Meditation is one of the great laboratories to learn this. In meditation, no emotion is shameful. No emotion is wrong. No emotion is right. No emotion is denied. They all have a place to be there because what we're cultivating is not emotions; we're cultivating the space to hold emotions, whatever they are, to allow it to be there and be there peacefully without defining ourselves by it, without saying this is who I am.

It is just weather that's moving through. We don't define ourselves by the weather that comes across our lands. We don't have to define ourselves by the emotional weather as it moves through us. It's just a movement. It's just the winds and the rain and the snow and the hot summer wind.
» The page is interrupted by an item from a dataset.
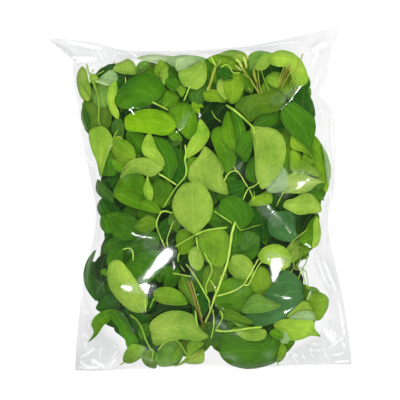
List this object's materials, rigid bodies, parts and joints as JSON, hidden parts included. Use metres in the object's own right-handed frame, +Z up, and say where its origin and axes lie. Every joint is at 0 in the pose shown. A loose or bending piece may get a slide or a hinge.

Learning to sit well and deeply with our emotional life is a phenomenal support for this third precept. It gives us the information, the understanding, the wisdom, the deep connectivity that we really understand the deeper dynamics of what's going on around our sexual lives. Sexual misconduct then becomes seen not as a moral rule but as a guideline of how not to lose ourselves, not to lose ourselves in activity that can cause harm, including harm to ourselves. When we lose ourselves to desires, lose ourselves to these strong drives that come sometimes with very strong insistence, very strong sense of authority, we lose our freedom.

How to keep this peaceful freedom while also being sexual beings? This is the great discovery and art that gets possible to learn through sitting with mindfulness of emotions.

Thank you. We will continue tomorrow with mindfulness of thinking and not speaking falsely.

Thank you.


Footnotes

  1. Five Precepts (Pañcasīla): The fundamental code of ethics for Buddhist lay followers: to abstain from killing, stealing, sexual misconduct, lying, and intoxication.

  2. IMC: Insight Meditation Center.

  3. Dharma: The teachings of the Buddha; nature; truth.